Cate Blanchett is the heart of the film. Everyone is spectacular, but without her excellence, the film would fall flat. Blanchett gets deep into Tár's soul and does so much, even when saying so little. The film sets a tone of threat early, and this carries Lydia through the film, flinching at every out-of-place item in her home, any sound that is out of the ordinary, checking a room each time she enters it for unrecognisable faces. She is a woman possessed. Haunted by the ghosts of her past that are slowly creeping up on her. Field speaks to each character having an individual gate, saying that if you switch on a metronome, you'll find that Lydia Tár walks at 120bpm. There's an inherent rhythm in the film that starts with Blanchett and trickles down into the technical elements, like Hildur Guðnadóttir's score that articulates how it feels to have music underscoring your life for better or for worse.

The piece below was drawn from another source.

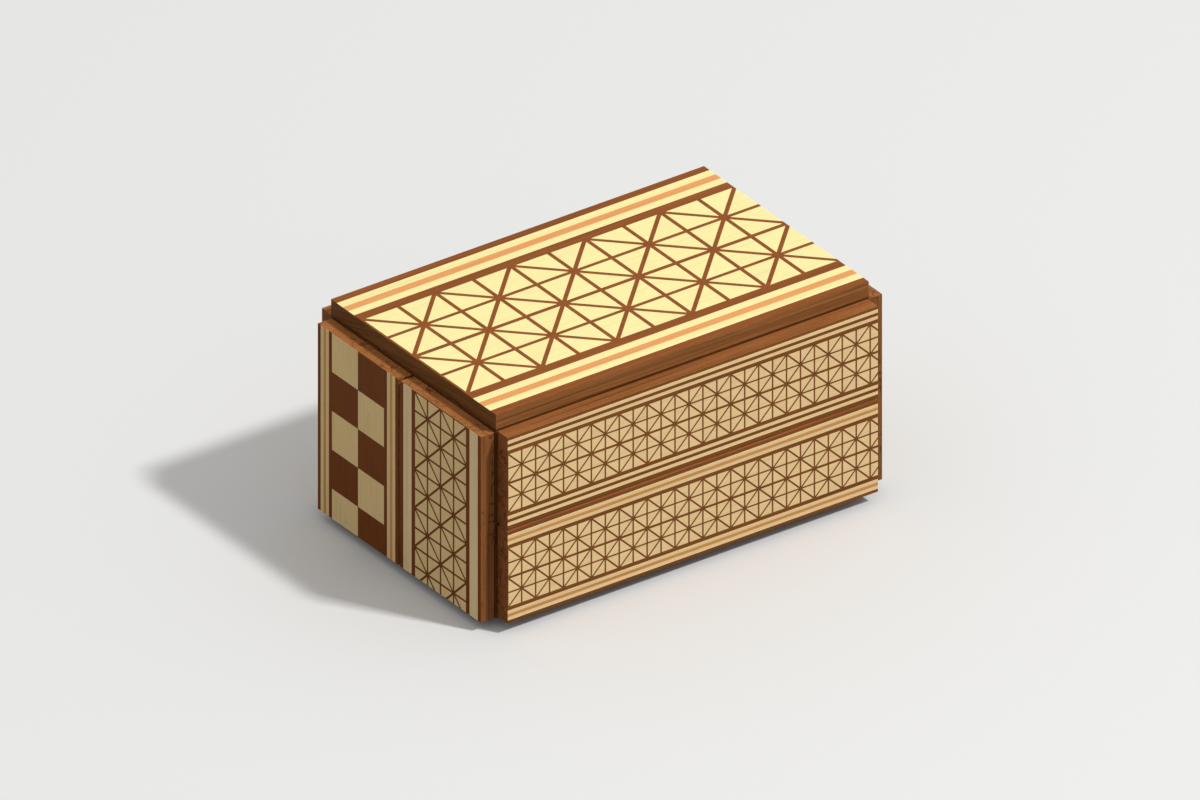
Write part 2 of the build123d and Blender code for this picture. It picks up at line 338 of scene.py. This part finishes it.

Nina Hoss speaks to playing the role of Sharon Goodnow, partner to Lydia Tár, by posing the question: "who is the partner of a genius?" Sharon plays the violin in the orchestra and is a force in her own way. Hoss expresses in a post-screening press conference that those who partner with geniuses want something for themselves. They're after something that the other has. That singular thought places Sharon in a place between love and ambition, a dangerous combination. Every character is led by delicious motivation, including newcomer and cellist Sophie Kauer, who has no prior acting experience but looks like a seasoned performer across from Blanchett and Hoss. Field gave everyone something to play with, and the result is a masterful ensemble that crescendoes to great heights.
Tár is soaked in greatness. It so cleverly speaks to the cultural moment without being a lecture on what's good and what's evil. It's interested in the grey area, and it is a playground for brilliance.